Certain mechanics have already been put in place, like small grenade pointers in action games and racing-line overlays in racing games, which represent a champion driver's understanding of braking, acceleration and the need to hug a curve. I used to see some of these as cheats. That was when games were more primitive, when everything was about timing and movement. You saw things and reacted to them, and that was the game. Pointers that showed nearby, off-screen enemies then seemed like a workaround that subverted the skill set the game was meant to exercise. There wasn't any question of modeling perception. A racing line, for example, was something designed explicitly for the player to see, rather than a representation of something the player's character would see.
But as games grew more complex, we needed play mechanics that were more imaginative than rigid. A few games turned interface breakthroughs into industry standards. In Metal Gear Solid, the indication that enemies are on heightened alert is the sort of perception that would be communicated in real life by a stiffening of posture or a quickness of movement -- things that might be too small to represent through animations. So the exclamation point floating above heads stands in. Still, many of these seem as if they are early drafts, compared to those games that are experimenting with devices like alternate vision modes to better represent how we would unconsciously understand who to shoot, where to drive and when to jump.
Still one of the best HUDs around, Ghost Recon gives loads of useful, intuitive info without overloading players.
There was night vision in Splinter Cell, the heartbeat sensor in Rainbow Six and the enhanced helmet cam in Ghost Recon. (Ubisoft, in fact, is pretty damn good at this sort of thing.) It comes right up to today with the night-vision/target-enhancement VISR in Halo 3: OSDT and the inter-dimensional mode in Wolfenstein.
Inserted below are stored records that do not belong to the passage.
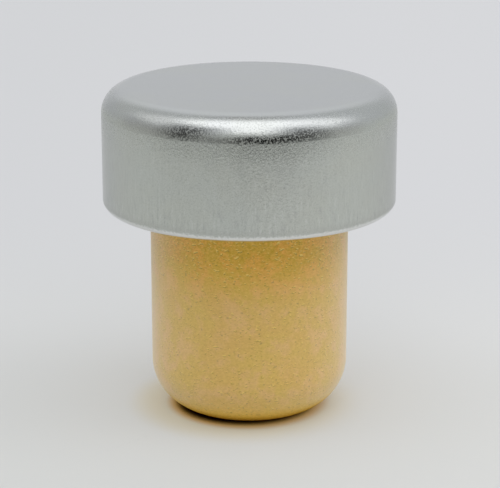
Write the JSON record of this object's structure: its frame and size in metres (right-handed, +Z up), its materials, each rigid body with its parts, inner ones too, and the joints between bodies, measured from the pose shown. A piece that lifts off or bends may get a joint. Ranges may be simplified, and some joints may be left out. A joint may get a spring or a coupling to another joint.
{
  "type": "bar-top cork",
  "caption": "Bottle stopper: a round-nosed cork shank glued under a broad round cap, which is a satin metal shell rolled in round a ribbed plastic insert.",
  "frame": {"origin": "middle of the cork's flat lower end, on the surface that the stopper stands on", "axes": "+Z up the stopper's axis, from the cork to the cap; X and Y are alike"},
  "size_m": [0.0295, 0.0294, 0.0333],
  "materials": {
    "shell_metal": "satin anodised silver, with fine upright drawing lines on the side",
    "insert_plastic": "moulded natural polypropylene, fine matt",
    "cork": "smooth fine-grained cork with small light and dark flecks"
  },
  "bodies": {
    "root": {"cap_shell": "shell_metal", "cap_insert": "insert_plastic", "cork": "cork"}
  },
  "joints": []
}
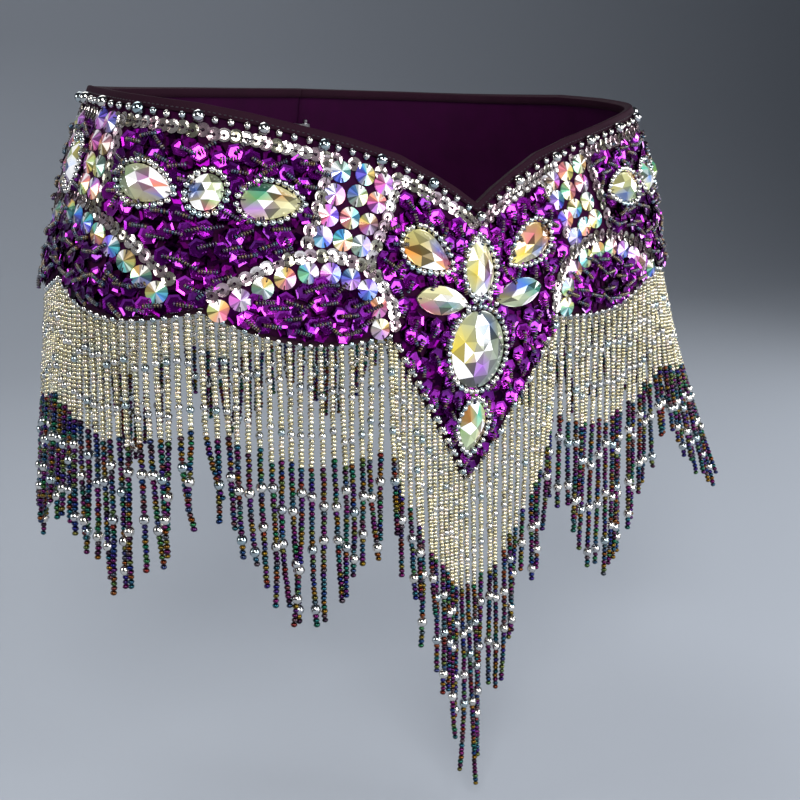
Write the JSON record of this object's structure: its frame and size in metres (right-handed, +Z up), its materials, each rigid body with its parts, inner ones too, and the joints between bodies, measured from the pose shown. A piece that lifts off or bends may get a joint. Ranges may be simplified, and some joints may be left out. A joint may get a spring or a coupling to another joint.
{
  "type": "belly dance hip belt",
  "caption": "Beaded dance hip belt worn round the hips: V-pointed front panel, scalloped wings, set stones and long bead fringe, hooked at the centre back.",
  "frame": {"origin": "middle of the hollow where the hips hold the belt, level with the top of the front point's stones", "axes": "+Z up, the front faces -Y, the wearer's left is +X"},
  "size_m": [0.4377, 0.2295, 0.3986],
  "materials": {
    "sequin_cloth": "plum cloth closely sewn with violet metallic sequins, small dark beads and round faceted stones",
    "binding_satin": "dark plum satin, folded and stitched",
    "set_stones": "faceted clear glass with a rainbow coating",
    "fringe_beads": "silver-lined clear seed beads above, dark rainbow seed beads below, with bright silver round beads",
    "steel_fastening": "plated flat hooks and bars"
  },
  "bodies": {
    "root": {"front_panel": "sequin_cloth", "wing_left": "sequin_cloth", "wing_right": "sequin_cloth", "top_binding": "binding_satin", "gem_top_petal": "set_stones", "gem_centre_oval": "set_stones", "gem_drop": "set_stones", "gem_pear_left": "set_stones", "gem_pear_right": "set_stones", "gem_side_petal_left": "set_stones", "gem_side_petal_right": "set_stones", "gem_row_drop_left": "set_stones", "gem_row_drop_right": "set_stones", "gem_row_round_left": "set_stones", "gem_row_round_right": "set_stones", "gem_row_pear_left": "set_stones", "gem_row_pear_right": "set_stones", "gem_side_oval_left": "set_stones", "gem_side_oval_right": "set_stones", "fringe_front": "fringe_beads", "fringe_left": "fringe_beads", "fringe_right": "fringe_beads", "hook_1": "steel_fastening", "hook_2": "steel_fastening", "hook_3": "steel_fastening", "bar_1": "steel_fastening", "bar_2": "steel_fastening", "bar_3": "steel_fastening"}
  },
  "joints": []
}
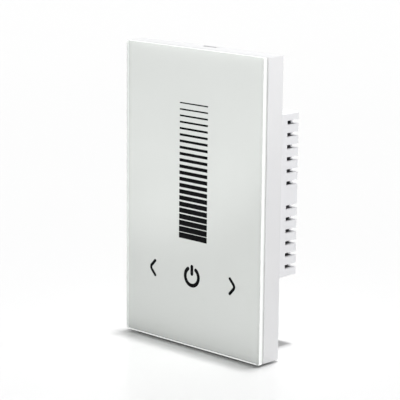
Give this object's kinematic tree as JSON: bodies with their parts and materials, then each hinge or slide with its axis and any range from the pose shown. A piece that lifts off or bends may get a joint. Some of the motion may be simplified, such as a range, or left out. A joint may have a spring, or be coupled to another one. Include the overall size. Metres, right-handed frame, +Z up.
{
  "type": "touch dimmer switch",
  "caption": "Wall-mounted touch dimmer with a flat glass front, a printed level bar and touch keys, a white frame, a mounting plate and a vented rear box with screw terminals.",
  "frame": {"origin": "middle of the width and depth of the whole, at the lower edge it stands on", "axes": "+Z up along the panel's long side, +Y from the glass front towards the rear box, +X along the panel's short side"},
  "size_m": [0.074, 0.036, 0.12],
  "materials": {
    "pane": "polished glass, printed on its back in pale grey-green",
    "frame_plastic": "smooth white moulded plastic",
    "circuit_board": "green solder mask",
    "spring_steel": "bright wire",
    "lamp": "clear resin",
    "chip": "matt black moulding",
    "connector_plastic": "satin black moulding",
    "plated_steel": "zinc plated",
    "plate_steel": "zinc plated pressed sheet",
    "clip_steel": "tempered strip",
    "box_plastic": "fine satin white moulded plastic",
    "capacitor_sleeve": "sleeved can",
    "ferrite": "matt sintered ferrite",
    "copper_wire": "lacquered copper wire",
    "black_aluminium": "black anodised",
    "terminal_plastic": "satin black moulding",
    "tinned_brass": "tinned",
    "terminal_screw_steel": "nickel plated"
  },
  "bodies": {
    "base": {"power_board": "circuit_board", "transistor_1": "chip", "transistor_2": "chip", "link_header": "connector_plastic", "housing_screw_1": "plated_steel", "housing_screw_2": "plated_steel", "housing_screw_3": "plated_steel", "housing_screw_4": "plated_steel", "power_board_screw_1": "plated_steel", "power_board_screw_2": "plated_steel", "mounting_plate": "plate_steel", "panel_clip_1": "clip_steel", "panel_clip_2": "clip_steel", "panel_clip_3": "clip_steel", "panel_clip_4": "clip_steel", "rear_housing": "box_plastic", "capacitor_1": "capacitor_sleeve", "capacitor_2": "capacitor_sleeve", "choke_core": "ferrite", "choke_winding": "copper_wire", "heat_sink": "black_aluminium", "terminal_block": "terminal_plastic", "contact_pin_1": "tinned_brass", "contact_pin_2": "tinned_brass", "contact_pin_3": "tinned_brass", "contact_pin_4": "tinned_brass"},
    "front_panel": {"glass_panel": "pane", "front_frame": "frame_plastic", "touch_board": "circuit_board", "key_spring_left": "spring_steel", "key_spring_power": "spring_steel", "key_spring_right": "spring_steel", "slider_spring_1": "spring_steel", "slider_spring_2": "spring_steel", "slider_spring_3": "spring_steel", "slider_spring_4": "spring_steel", "slider_spring_5": "spring_steel", "power_led": "lamp", "touch_controller": "chip", "link_socket": "connector_plastic", "touch_board_screw_1": "plated_steel", "touch_board_screw_2": "plated_steel", "touch_board_screw_3": "plated_steel", "touch_board_screw_4": "plated_steel"},
    "screw_1": {"terminal_screw_1": "terminal_screw_steel"},
    "clamp_1": {"wire_clamp_1": "tinned_brass"},
    "screw_2": {"terminal_screw_2": "terminal_screw_steel"},
    "clamp_2": {"wire_clamp_2": "tinned_brass"},
    "screw_3": {"terminal_screw_3": "terminal_screw_steel"},
    "clamp_3": {"wire_clamp_3": "tinned_brass"},
    "screw_4": {"terminal_screw_4": "terminal_screw_steel"},
    "clamp_4": {"wire_clamp_4": "tinned_brass"}
  },
  "joints": [
    {"name": "front_panel_pull", "type": "slide", "parent": "base", "child": "front_panel", "axis": [0, -1, 0], "range_m": [0, 0.012], "deforming": ["panel_clip_1", "panel_clip_2", "panel_clip_3", "panel_clip_4"]},
    {"name": "terminal_screw_turn_1", "type": "hinge", "parent": "base", "child": "screw_1", "pos_m": [-0.01125, 0.0148, 0.03295], "axis": [0, -1, 0], "range_deg": [0, 1440]},
    {"name": "wire_clamp_rise_1", "type": "slide", "parent": "base", "child": "clamp_1", "axis": [0, 1, 0], "range_m": [0, 0.002]},
    {"name": "terminal_screw_turn_2", "type": "hinge", "parent": "base", "child": "screw_2", "pos_m": [-0.00375, 0.0148, 0.03295], "axis": [0, -1, 0], "range_deg": [0, 1440]},
    {"name": "wire_clamp_rise_2", "type": "slide", "parent": "base", "child": "clamp_2", "axis": [0, 1, 0], "range_m": [0, 0.002]},
    {"name": "terminal_screw_turn_3", "type": "hinge", "parent": "base", "child": "screw_3", "pos_m": [0.00375, 0.0148, 0.03295], "axis": [0, -1, 0], "range_deg": [0, 1440]},
    {"name": "wire_clamp_rise_3", "type": "slide", "parent": "base", "child": "clamp_3", "axis": [0, 1, 0], "range_m": [0, 0.002]},
    {"name": "terminal_screw_turn_4", "type": "hinge", "parent": "base", "child": "screw_4", "pos_m": [0.01125, 0.0148, 0.03295], "axis": [0, -1, 0], "range_deg": [0, 1440]},
    {"name": "wire_clamp_rise_4", "type": "slide", "parent": "base", "child": "clamp_4", "axis": [0, 1, 0], "range_m": [0, 0.002]}
  ],
  "couplings": [
    {"joint": "terminal_screw_turn_1", "follows": "wire_clamp_rise_1", "rad_per_m": 12566},
    {"joint": "terminal_screw_turn_2", "follows": "wire_clamp_rise_2", "rad_per_m": 12566},
    {"joint": "terminal_screw_turn_3", "follows": "wire_clamp_rise_3", "rad_per_m": 12566},
    {"joint": "terminal_screw_turn_4", "follows": "wire_clamp_rise_4", "rad_per_m": 12566}
  ]
}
All these tools are easy to accept because they're driven by narrative, so we accept things like satellite-enabled visor overlays as plausible devices. But what they're really doing is expanding the way players are able to perceive and interact with environments and characters around them. Most of these "powers" are actually in-game versions of things we can all do. (Cue an expansive, totally tangential essay on the relationship of super-heroism to humanity.) They help us identify enemies and remember where they are; they allow players to know when a threat like a grenade has landed nearby without having to insert, for example, an invasive audio cue that breaks the game's overall sense of immersion.
In Prototype, you're made aware on the mini-map when non-player characters are looking at you, just as most people in real life would understand that they've been checked out in a crowd. And you're alerted when some of those people peg you as a threat, just as you'd probably realize through a shift in the "feel" of a room that things had gone south. It's a crude representation, sure, not much more than a spider-sense, but it's a beginning.
Modeling vision and perception has gone a long way. But capturing the intricacies of movement hasn't. I don't want to be able to accidentally fall off a ledge in Halo 3: ODST when lining up a shot. That would never happen to a soldier like the ones in-game, not even a rookie. But it does, just as many characters in shooters get backed into corners and hung up on small obstructions that would never be an issue in real life.
Is it too much to ask that, when moving quickly, a character would run right off a ledge; but if moving slowly, it might take a deliberate double-bump on the analog stick to communicate, "Yes, I really do want to fall?" In this case, Halo may be a bad example, as everything in the game is quite obviously subverted to the needs of the multiplayer competition, where too much interface overhead is definitely a bad thing.
Tactics like alternate vision modes sometimes work too well, as the old cheats that once irritated me so. Wolfenstein's enemy-highlighting mode, justified within the story as an alternate dimension, is likely how players will see most of the game. It's an easier game using the alt-vision, so why switch back? The same issue plagues Halo 3: ODST. New Mombasa looks neat at night, but is so dark that there is zero reason, when playing the Rookie, not to remain in VISR all the time. But shouldn't there be a gameplay reward for varying your approach? It's around this time that I start to think of these enhancements as cheats again.
Neat-looking, yeah, but there's no incentive to play much of the game any other way. Eventually, it's too much.
Looking at real life, a world-class soldier is going to be able to maintain highly focused perception for a significant length of time, but not indefinitely. Add something crazy to the mix (amphetamines, say) and you get more intense concentration, but also a twitchy unreliability. So to have this limitless in-game ability to perceive everything in perfect detail all the time feels like I'm being handed a "get out of jail free" card over and over again. In a game like Ghost Recon, what are some of the most frantic, intense and fun moments? The ones where your perception is compromised.
That leads into something we haven't seen much of. Unreliability, for the most part, is MIA. Games have started to tackle the unreliable narrator from a storytelling perspective, and there are certainly game events that obscure the player's perception to the point where basic actions like movement and shooting are unadvisable. But what about a Ghost Recon-style overlay that wrongly identifies NPCs whose identities aren't confirmed? Players today can enable disguises to fool artificial-intelligence characters, but for the most part we haven't seen a lot of scenarios where that dynamic is flipped.
Maybe unreliability is too much to ask for. Games are about having more control than we normally do in life, so expecting developers to craft scenarios where we lose control is probably unrealistic. I'll be satisfied to see how developers craft new ways to show off abilities that appear to be superhuman -- but are really just cutting ever closer to the small details that make regular humanity so endlessly fascinating.